Makes
2 servingsIngredients
- 2 5-ounce portions fresh cod fillets
- Salt
- 1 garlic clove sliced
- 2 cups butternut squash peeled and cut into small pieces
- ½ cup extra-virgin olive oil divided
- ½ tablespoon smoked sweet paprika
- 2 tablespoons tahini paste
- A few drops lime or lemon juice
- 2 tablespoons pistachios
- A handful of picked soft herb leaves such as mint parsley, cilantro, and scallions
Instructions
- Season the fish with salt and let rest for 15 minutes. In a saucepot over low heat, simmer garlic and butternut in 6 tablespoons olive oil until light brown in color and highly aromatic. Add the paprika and toast the spice for 30 seconds to bloom the flavor. Add 1 cup water, season with salt, and bring to a simmer. Reduce heat to low and cook until squash is quite soft, about 15 minutes. Transfer to a blender. Add tahini and blend until smooth. Adjust seasoning with lemon or lime juice.

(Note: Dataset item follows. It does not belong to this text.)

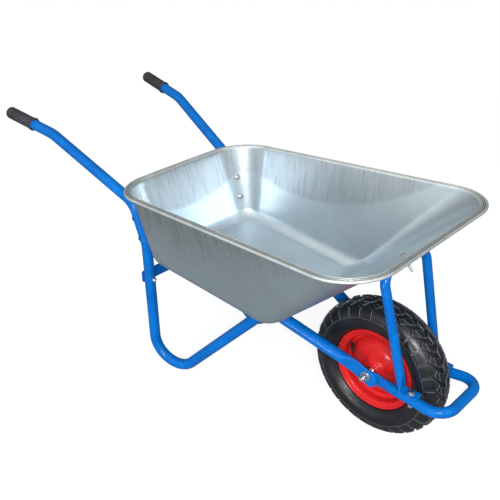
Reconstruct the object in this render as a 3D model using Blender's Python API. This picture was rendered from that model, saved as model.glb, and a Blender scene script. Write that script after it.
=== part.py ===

- Warm remaining 2 tablespoons olive oil in a sauté pan over medium heat. Add the fish and let sit until it is cooked about 80% through. Flip the fish and turn heat off. Add the pistachios and warm through, while the fish gently finishes cooking.
- Generously spoon the sauce onto plates or large bowls. Place the fish over top and scatter the pistachios around. Top the fish with the herbs.